◆ GIVEN DATA
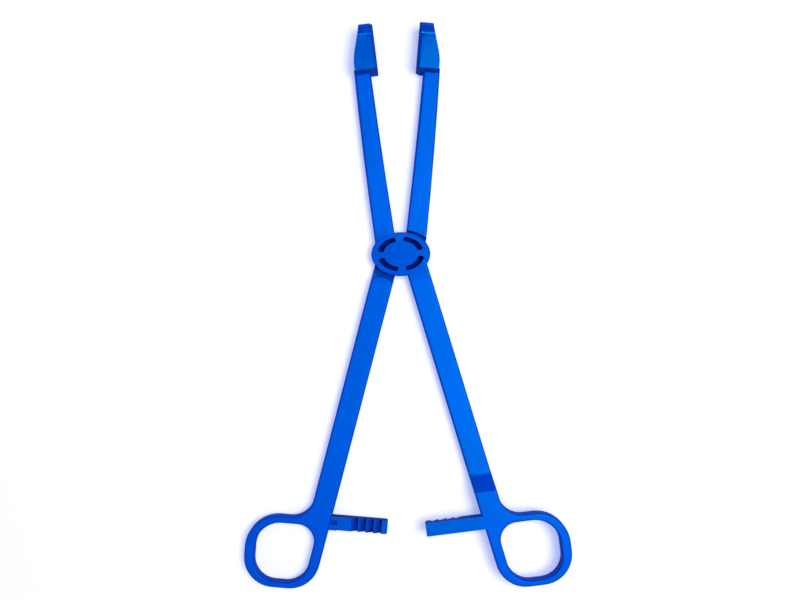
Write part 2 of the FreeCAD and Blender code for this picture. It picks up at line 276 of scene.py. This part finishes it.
def socket_for(node, key):
    """An input by its place, as in i2, or by its name with underscores for spaces."""
    if key[0] == "i" and key[1:].isdigit():
        return node.inputs[int(key[1:])]
    return node.inputs[key.replace("_", " ")]


def wire(tree, node_type, settings=None, **inputs):
    """Adds a node, sets its options and plain inputs, and links the inputs that are sockets."""
    node = tree.nodes.new(node_type)
    for key, value in (settings or {}).items():
        setattr(node, key, value)
    for key, value in inputs.items():
        if isinstance(value, bpy.types.NodeSocket):
            tree.links.new(value, socket_for(node, key))
        else:
            socket_for(node, key).default_value = value
    return node


def math_node(tree, operation, first, second=0.0, clamp=False):
    node = wire(tree, "ShaderNodeMath", {"operation": operation, "use_clamp": clamp}, i0=first, i1=second)
    return node.outputs[0]


def ramp(tree, value, start, end, low=0.0, high=1.0, kind="SMOOTHSTEP"):
    node = wire(tree, "ShaderNodeMapRange", {"interpolation_type": kind, "clamp": True},
                i0=value, i1=start, i2=end, i3=low, i4=high)
    return node.outputs[0]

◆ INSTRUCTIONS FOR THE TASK
Repeat the listing in full, keeping every line exactly as it is.

◆ FINAL RESULT
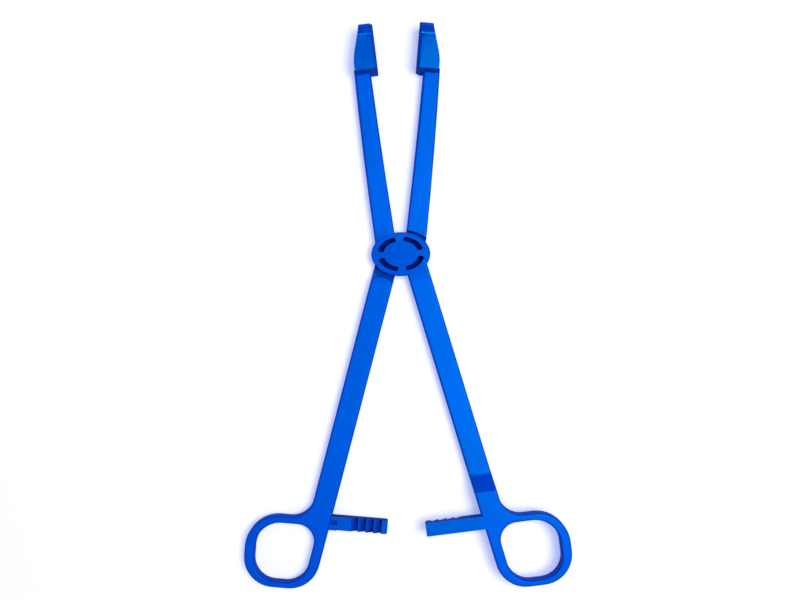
Write part 2 of the FreeCAD and Blender code for this picture. It picks up at line 276 of scene.py. This part finishes it.
def socket_for(node, key):
    """An input by its place, as in i2, or by its name with underscores for spaces."""
    if key[0] == "i" and key[1:].isdigit():
        return node.inputs[int(key[1:])]
    return node.inputs[key.replace("_", " ")]


def wire(tree, node_type, settings=None, **inputs):
    """Adds a node, sets its options and plain inputs, and links the inputs that are sockets."""
    node = tree.nodes.new(node_type)
    for key, value in (settings or {}).items():
        setattr(node, key, value)
    for key, value in inputs.items():
        if isinstance(value, bpy.types.NodeSocket):
            tree.links.new(value, socket_for(node, key))
        else:
            socket_for(node, key).default_value = value
    return node


def math_node(tree, operation, first, second=0.0, clamp=False):
    node = wire(tree, "ShaderNodeMath", {"operation": operation, "use_clamp": clamp}, i0=first, i1=second)
    return node.outputs[0]


def ramp(tree, value, start, end, low=0.0, high=1.0, kind="SMOOTHSTEP"):
    node = wire(tree, "ShaderNodeMapRange", {"interpolation_type": kind, "clamp": True},
                i0=value, i1=start, i2=end, i3=low, i4=high)
    return node.outputs[0]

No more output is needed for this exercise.